Identification-Robust Two-Stage Bootstrap Tests with Pretesting for Exogeneity

Pretesting for exogeneity has become a routine in many empirical applications involving instrumental variables (IVs) to decide whether the ordinary least squares or IV-based method is appropriate. Guggenberger (2010a) shows that the second-stage test - based on the outcome of a Durbin-Wu-Hausman type pretest for exogeneity in the first stage - has extreme size distortion with asymptotic size equal to 1 when the standard asymptotic critical values are used, even under strong identification and conditional homoskedasticity. In this paper, we make the following contributions. First, we show that both conditional and unconditional on the data, standard wild bootstrap procedures are invalid for the two-stage testing and therefore are not viable solutions to such size-distortion problem.

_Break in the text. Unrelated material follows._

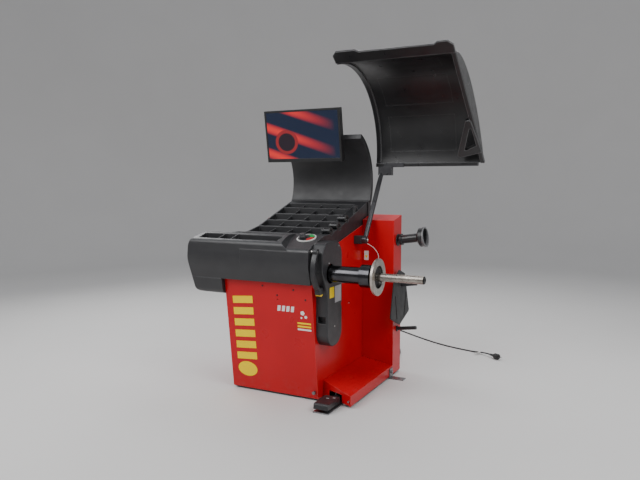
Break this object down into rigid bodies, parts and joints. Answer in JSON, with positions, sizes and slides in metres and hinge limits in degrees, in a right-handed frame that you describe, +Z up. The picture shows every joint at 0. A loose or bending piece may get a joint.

Second, we propose an identification-robust two-stage test statistic that switches between the OLS-based and the weak-IV-robust statistics. Third, we develop a size-adjusted wild bootstrap approach for our two-stage test that integrates specific wild bootstrap critical values with an appropriate size-adjustment method. We establish uniform validity of this procedure under conditional heteroskedasticity or clustering in the sense that the resulting tests achieve correct asymptotic size no matter the identification is strong or weak.